MDOCS Bundles up for Sundance
Emma Fristchel and Maryam Dewitt are students in "Festival Programming I" (fall 2016)
and "Festival Programming II" (spring 2017) who attended Sundance Festival over winter
break. Students learn about the history and practice of film festivals and media exhibition
and have launched a Student Documentary Festival to coincide with the 2017 Storytellers' Institute Festosium, June 9–11. They report:
Each year close to 50,000 filmmakers, producers, media creators and film enthusiasts flock to the quaint ski town of Park City, Utah, for what is undoubtably the hub of all that is new in independent cinema, documentary, virtual reality and media work. For two weeks (plus many months of setup and break-down) the streets, restaurants and shops of Park City are transformed into experiential lounges and venues offering a dazzling and at times overwhelming array of activities, events and immersive once-in-a-lifetime moments. This year, MDOCS was fortunate to join in the scene and bring along two students from the inaugural "Festival Programming" course (parts I and II) to join in the flurry (pun intended) of excitement and gain some insight on how to program and run an A-list multimedia festival.
For first-time attendees, the vast number of panels, screenings, performances, networking gatherings and immersive lounges can be a bit overwhelming, but the team was fortunate to have along Salt Lake City native and instructor of the "Festival Programming" course Tom Yoshikami, who first attended the festival as a volunteer 20 years ago and has since returned many times with group of students. From the moment you step off the plane into the scenic beauty of the Wasatch mountain range, you are quickly swept up into the rush of waitlisting films and seeing and experiencing as much as you can pack in during your visit.
Read below for the accounts from both students who attended the trip:
Panel with documentary filmmakers at Sundance TV lounge
"After a cold, snowy, frost-bitten weekend, I can finally say, 'I went to Sundance.' I along with professors Tom Yoshikami and Jordana Dym, program coordinator Jesse Wakeman and fellow student Emma Fritschel had the opportunity to enjoy the first weekend of the 2017 Sundance Film Festival. We slid into this world of film critics, virtual viewers and anxious wait-listers very quickly. The first day of the film festival was spent in Salt Lake City, Utah, where we enjoyed the tastefulness of the Copper Onion restaurant and the premier of Generation Mars. It felt kind of like a big deal to sit front row on premiere night and not even be a major passholder.

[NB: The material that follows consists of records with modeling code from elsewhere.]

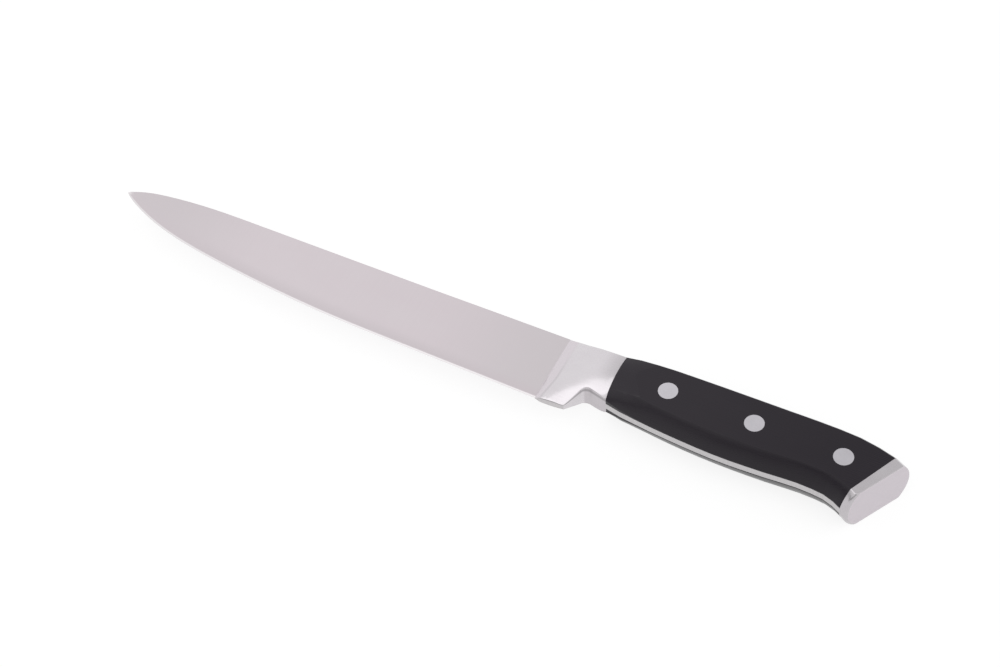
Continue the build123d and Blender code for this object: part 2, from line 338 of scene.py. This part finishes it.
slot_of = {row["node"]: row["material_slot"] for row in frame["record"]["subparts"]}
for name, node in frame["nodes"].items():
    slot = slot_of[name]
    node.data.materials.clear()
    node.data.materials.append(finishes[slot])
    if slot in edge_radii:
        break_edges(node, edge_radii[slot])


# Floor, light and camera

def seen_directly(tree):
    """One where the camera sees a thing directly, in a reflection or through glass."""
    rays = add_node(tree, "ShaderNodeLightPath").outputs
    seen = calculated(tree, "MAXIMUM", rays["Is Camera Ray"], rays["Is Glossy Ray"])
    return calculated(tree, "MAXIMUM", seen, rays["Is Transmission Ray"])


def add_floor():
    """A wide pale floor, seen as white paper with the knife's shadow on it."""
    reach = 6.0
    paper_tone, glow_strength = grey(0.21), 0.84
    mesh = bpy.data.meshes.new("floor")
    corners = [(-reach, -reach, 0), (reach, -reach, 0), (reach, reach, 0), (-reach, reach, 0)]
    mesh.from_pydata(corners, [], [(0, 1, 2, 3)])
    floor = bpy.data.objects.new("floor", mesh)
    bpy.context.scene.collection.objects.link(floor)
    material = bpy.data.materials.new("pale_floor")
    material.use_nodes = True
    tree = material.node_tree
    tree.nodes.clear()
    white = {"Color": grey(1.0), "Strength": glow_strength}
    paper = add_node(tree, "ShaderNodeBsdfDiffuse", {"Color": paper_tone}).outputs[0]
    glow = add_node(tree, "ShaderNodeEmission", white).outputs[0]
    lifted = add_node(tree, "ShaderNodeAddShader", {0: paper, 1: glow}).outputs[0]
    shaders = {0: seen_directly(tree), 1: paper, 2: lifted}
    surface = add_node(tree, "ShaderNodeMixShader", shaders).outputs[0]
    add_node(tree, "ShaderNodeOutputMaterial", {"Surface": surface})
    mesh.materials.append(material)


def background(tree, strength):
    """Even white light of a strength."""
    inputs = {"Color": grey(1.0), "Strength": strength}
    return add_node(tree, "ShaderNodeBackground", inputs).outputs[0]


def add_world():
    """Soft even light from all round. Reflections see it darker low in front and high behind."""
    light_strength, mirrored_strength, seen_strength = 0.72, 1.03, 1.0
    front_depth, back_depth = 0.75, 0.15
    world = bpy.data.worlds.new("studio")
    world.use_nodes = True
    tree = world.node_tree
    tree.nodes.clear()
    rays = add_node(tree, "ShaderNodeLightPath").outputs
    direction = add_node(tree, "ShaderNodeTexCoord").outputs["Generated"]
    ways = add_node(tree, "ShaderNodeSeparateXYZ", {0: direction}).outputs

    front = between(tree, ways[1], -0.25, -0.65, 0.0, front_depth)
    low = between(tree, ways[2], 0.25, 0.10)
    dark_front = calculated(tree, "MULTIPLY", front, low)
    behind = between(tree, ways[1], 0.10, 0.45)
    high = between(tree, ways[2], 0.40, 0.62)
    not_left = between(tree, ways[0], -0.44, -0.24, 0.0, back_depth)
    grey_back = calculated(tree, "MULTIPLY", not_left, calculated(tree, "MULTIPLY", behind, high))
    strength = calculated(tree, "SUBTRACT", mirrored_strength, dark_front)
    strength = calculated(tree, "SUBTRACT", strength, grey_back)

    mirrored = calculated(tree, "MAXIMUM", rays["Is Glossy Ray"], rays["Is Transmission Ray"])
    shaders = {0: mirrored, 1: background(tree, light_strength), 2: background(tree, strength)}
    unseen = add_node(tree, "ShaderNodeMixShader", shaders).outputs[0]
    shaders = {0: rays["Is Camera Ray"], 1: unseen, 2: background(tree, seen_strength)}
    surface = add_node(tree, "ShaderNodeMixShader", shaders).outputs[0]
    add_node(tree, "ShaderNodeOutputWorld", {"Surface": surface})
    bpy.context.scene.world = world


# Place, width and power in watts of each square softbox
softboxes = {
    "overhead_softbox": ((-0.42, -0.44, 1.08), 1.2, 2.0),
    "side_softbox": ((0.80, 0.25, 0.70), 0.6, 1.0),
}


def add_softbox(name, place, width, power):
    """A square soft lamp that points at the middle of the knife."""
    lamp = bpy.data.lights.new(name, "AREA")
    lamp.shape = "SQUARE"
    lamp.size = width
    lamp.energy = power
    made = bpy.data.objects.new(name, lamp)
    made.location = place
    made.rotation_euler = (-Vector(place)).to_track_quat("-Z", "Y").to_euler()
    bpy.context.scene.collection.objects.link(made)


def add_camera():
    """The photograph's view: from above the edge side, towards the tip and the spine."""
    place = Vector((0.25741, -0.38434, 0.59276))
    target = Vector((0.01030, -0.00092, 0.020))
    roll = radians(-6.1)
    camera = bpy.data.cameras.new("camera")
    camera.sensor_width = 36.0
    camera.lens = 69.12
    camera.clip_start = 0.01
    made = bpy.data.objects.new("camera", camera)
    made.location = place
    made.rotation_mode = "QUATERNION"
    level = (target - place).to_track_quat("-Z", "Y")
    made.rotation_quaternion = level @ Quaternion((0, 0, 1), roll)
    bpy.context.scene.collection.objects.link(made)
    bpy.context.scene.camera = made


add_floor()
add_world()
for name, (place, width, power) in softboxes.items():
    add_softbox(name, place, width, power)
add_camera()
bpy.context.scene.view_settings.view_transform = "Standard"
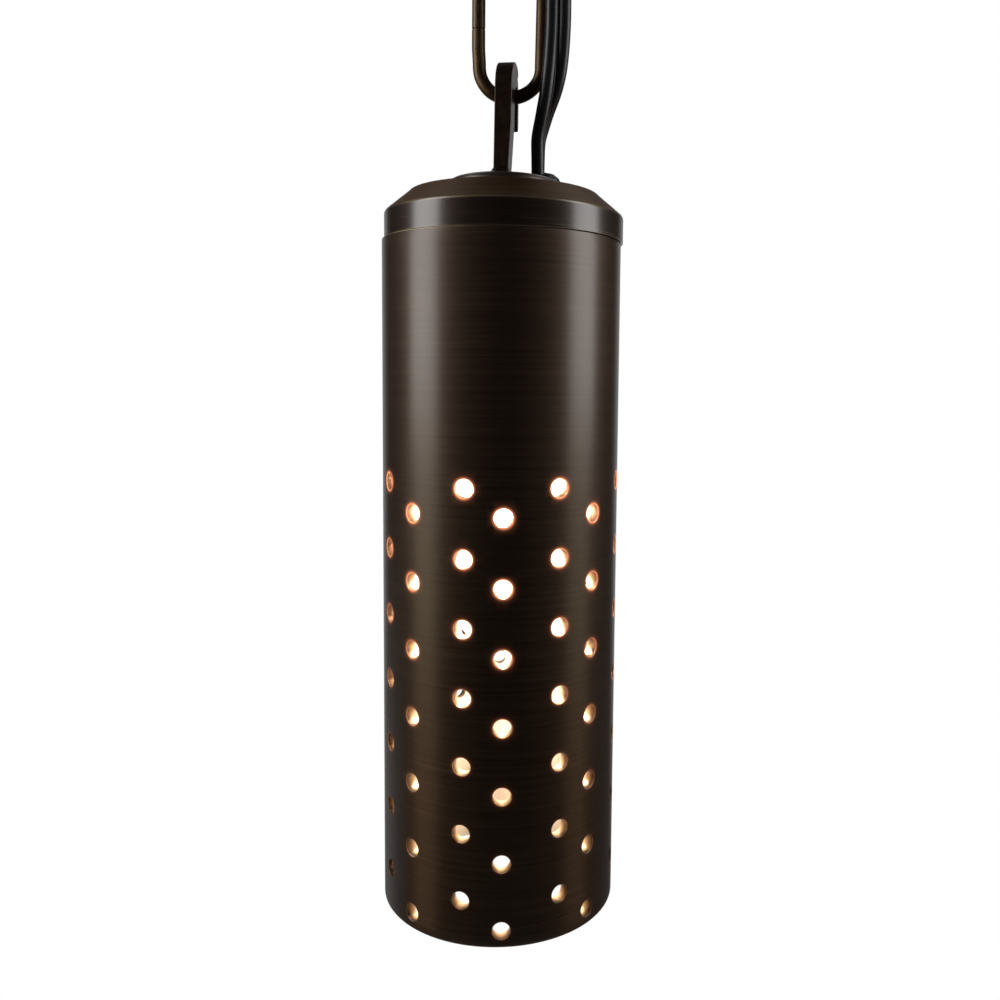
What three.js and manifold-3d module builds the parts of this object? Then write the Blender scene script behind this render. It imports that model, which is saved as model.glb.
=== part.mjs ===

"While the films presented at the festival were amazing, I found the networking, people-watching, and being an audience member at a few panels had the most impact on my experience. It allowed me the chance to hear from well-known and up-and-coming directors and actors and appreciate just being in an environment where everyone in one form or another shared the same interest for the digital world. I am very appreciative of this once-in-a-lifetime chance, to be able to have memories that include traveling with supportive staff and peers, getting on the wrong bus and having to trot through the snow, having anxiety about getting into events, running into old friends (including Storytellers' Institute 2015 Fellow Yvonne Welbon) and nervously asking questions of artists in the panels.
"Being awarded the opportunity to be submerged in such a mesmerizing, energetic and fruitful environment only made me more anxious to apply my experience to the "Festival Programming" class. I look forward to soliciting student work alongside my classmates, to help young storytellers get exposure and to return the feeling that Sundance gave to me: liveliness, motivation, familiarity and an overflow of opportunities.
"For some, Sundance is this glorified festival, to me it felt familiar and like home; like a place that has a place for everyone."
—Maryam DeWitt '18, social work
List of events at Sundance
"Before going to the Sundance Film Festival, I had only been to one other film festival before, DOC NYC, which I was able to attend during the first semester of the DS Festival Programming course. DOC NYC did not prepare me for the high energy and fast pace of Sundance. At Sundance, there was something to do every minute of the day. I constantly had to decide what screening, panel, event, or gathering I should attend. The film that I enjoyed the most was a documentary called Machines about a textile factory in India. As a fiber arts major at Skidmore, I am obsessed with textile production, so this film's subject was right up my alley. Although the film dealt with a serious issue, the shots and sounds were vibrant, intense and extremely beautiful.
"My favorite part of Sundance was the people. Everyone there is eager to talk to you, whether you're standing in line for a screening, waiting for the bus or sitting in a theater. I enjoyed meeting people from around the world who are involved in the film industry. Talking with the strangers I met helped me process the films with new perspective and exposed me to a new filmgoing experience.
"Attending Sundance made me appreciate the responsibilities of festival programmers. I didn't realize all of the different roles festival programmers play in organizing a festival. Being a festival programmer requires a lot of people skills, which is what I am most excited about this spring. I feel more prepared to program the MDOCS documentary festival after having gone to Sundance."
—Emma Fritschel '19, art
Assistant Professor of English Cecilia Aldarondo at the shuttle stop.